• DATA PROVIDED:
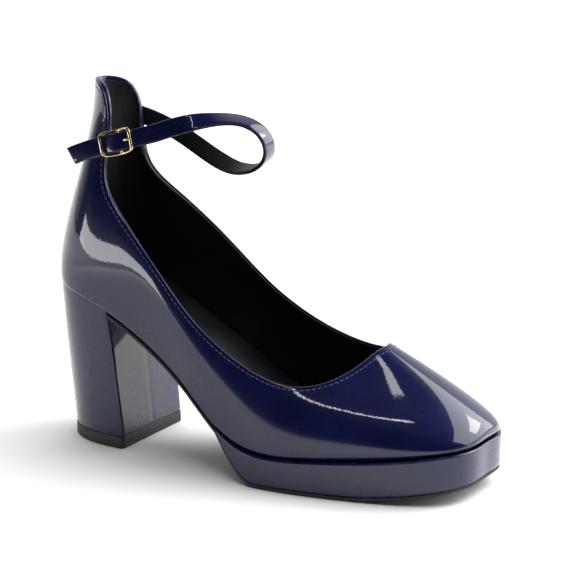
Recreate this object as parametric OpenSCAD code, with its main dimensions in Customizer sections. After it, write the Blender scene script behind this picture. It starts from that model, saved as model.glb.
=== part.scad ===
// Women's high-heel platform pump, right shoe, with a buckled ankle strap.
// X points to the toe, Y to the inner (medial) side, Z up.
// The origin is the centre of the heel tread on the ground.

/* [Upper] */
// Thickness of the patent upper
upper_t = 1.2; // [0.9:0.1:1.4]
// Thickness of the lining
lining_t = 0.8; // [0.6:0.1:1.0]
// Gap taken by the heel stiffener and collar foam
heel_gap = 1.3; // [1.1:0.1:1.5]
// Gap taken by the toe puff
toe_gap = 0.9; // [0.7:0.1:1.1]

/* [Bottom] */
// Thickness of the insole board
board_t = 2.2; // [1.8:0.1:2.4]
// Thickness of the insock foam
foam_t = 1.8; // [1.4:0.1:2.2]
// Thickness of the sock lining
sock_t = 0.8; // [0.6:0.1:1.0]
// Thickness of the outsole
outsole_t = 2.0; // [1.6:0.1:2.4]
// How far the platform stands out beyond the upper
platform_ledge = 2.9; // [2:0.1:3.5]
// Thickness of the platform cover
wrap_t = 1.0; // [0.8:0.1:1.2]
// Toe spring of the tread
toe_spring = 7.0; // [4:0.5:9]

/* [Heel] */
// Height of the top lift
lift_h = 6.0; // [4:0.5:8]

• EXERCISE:
Print the whole listing again, exactly.

• SOLUTION TO THIS EXERCISE:
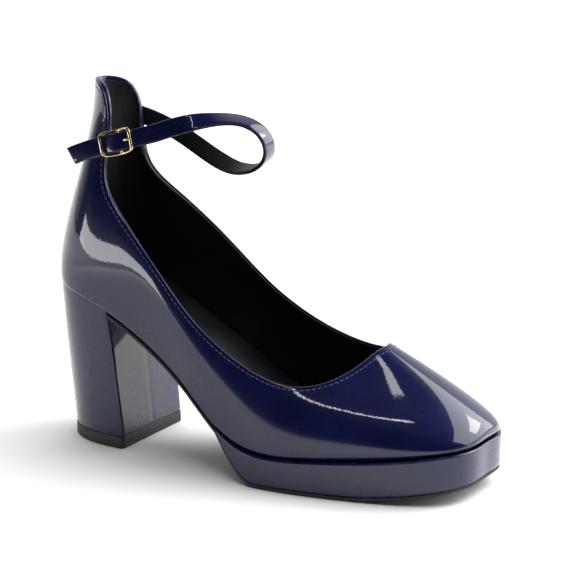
Recreate this object as parametric OpenSCAD code, with its main dimensions in Customizer sections. After it, write the Blender scene script behind this picture. It starts from that model, saved as model.glb.
=== part.scad ===
// Women's high-heel platform pump, right shoe, with a buckled ankle strap.
// X points to the toe, Y to the inner (medial) side, Z up.
// The origin is the centre of the heel tread on the ground.

/* [Upper] */
// Thickness of the patent upper
upper_t = 1.2; // [0.9:0.1:1.4]
// Thickness of the lining
lining_t = 0.8; // [0.6:0.1:1.0]
// Gap taken by the heel stiffener and collar foam
heel_gap = 1.3; // [1.1:0.1:1.5]
// Gap taken by the toe puff
toe_gap = 0.9; // [0.7:0.1:1.1]

/* [Bottom] */
// Thickness of the insole board
board_t = 2.2; // [1.8:0.1:2.4]
// Thickness of the insock foam
foam_t = 1.8; // [1.4:0.1:2.2]
// Thickness of the sock lining
sock_t = 0.8; // [0.6:0.1:1.0]
// Thickness of the outsole
outsole_t = 2.0; // [1.6:0.1:2.4]
// How far the platform stands out beyond the upper
platform_ledge = 2.9; // [2:0.1:3.5]
// Thickness of the platform cover
wrap_t = 1.0; // [0.8:0.1:1.2]
// Toe spring of the tread
toe_spring = 7.0; // [4:0.5:9]

/* [Heel] */
// Height of the top lift
lift_h = 6.0; // [4:0.5:8]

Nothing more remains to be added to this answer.